On
June 17, 2015, the Federal Circuit affirmed a district
court’s determination in Cephalon v. Abraxis that Celgene’s Abraxane drug product, which contains a
fast-dissolving form of paclitaxel, did not infringe Cephalon’s U.S. Reissued
Patent No. RE40,493 (“the ’493 patent”), titled “Porous Paclitaxel Matrices and
Methods of Manufacture Thereof.”
Paclitaxel is a type of taxane compound derived from the bark of the
Pacific yew tree that, in the words of the patent, exhibits “extremely low
solubility in water,”, making effective administration challenging.

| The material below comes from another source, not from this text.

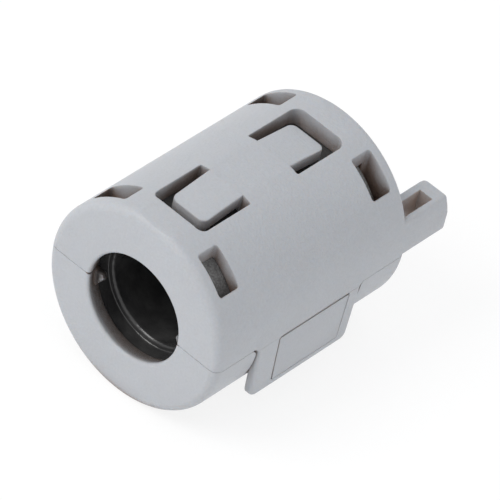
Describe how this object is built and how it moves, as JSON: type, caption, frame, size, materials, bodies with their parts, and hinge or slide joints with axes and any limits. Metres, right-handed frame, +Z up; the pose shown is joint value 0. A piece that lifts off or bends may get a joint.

The ’493 patent addresses the solubility
problem by integrating paclitaxel into a “porous matrix form which forms
nanoparticles and microparticles of paclitaxel when the matrix is contacted
with an aqueous medium.”
Resolution
of the dispute centered around the construction of the claim term “microparticles”
and “nanoparticles.” The claims recite “nanoparticles and microparticles of a
taxane, wherein the nanoparticles and microparticles have a mean diameter
between about 0.01 and 5 μm.” The
district court construed “nanoparticles” to mean “particles that have a mean
diameter of between about 1 to 1000 nanometers and less than that of microparticles,”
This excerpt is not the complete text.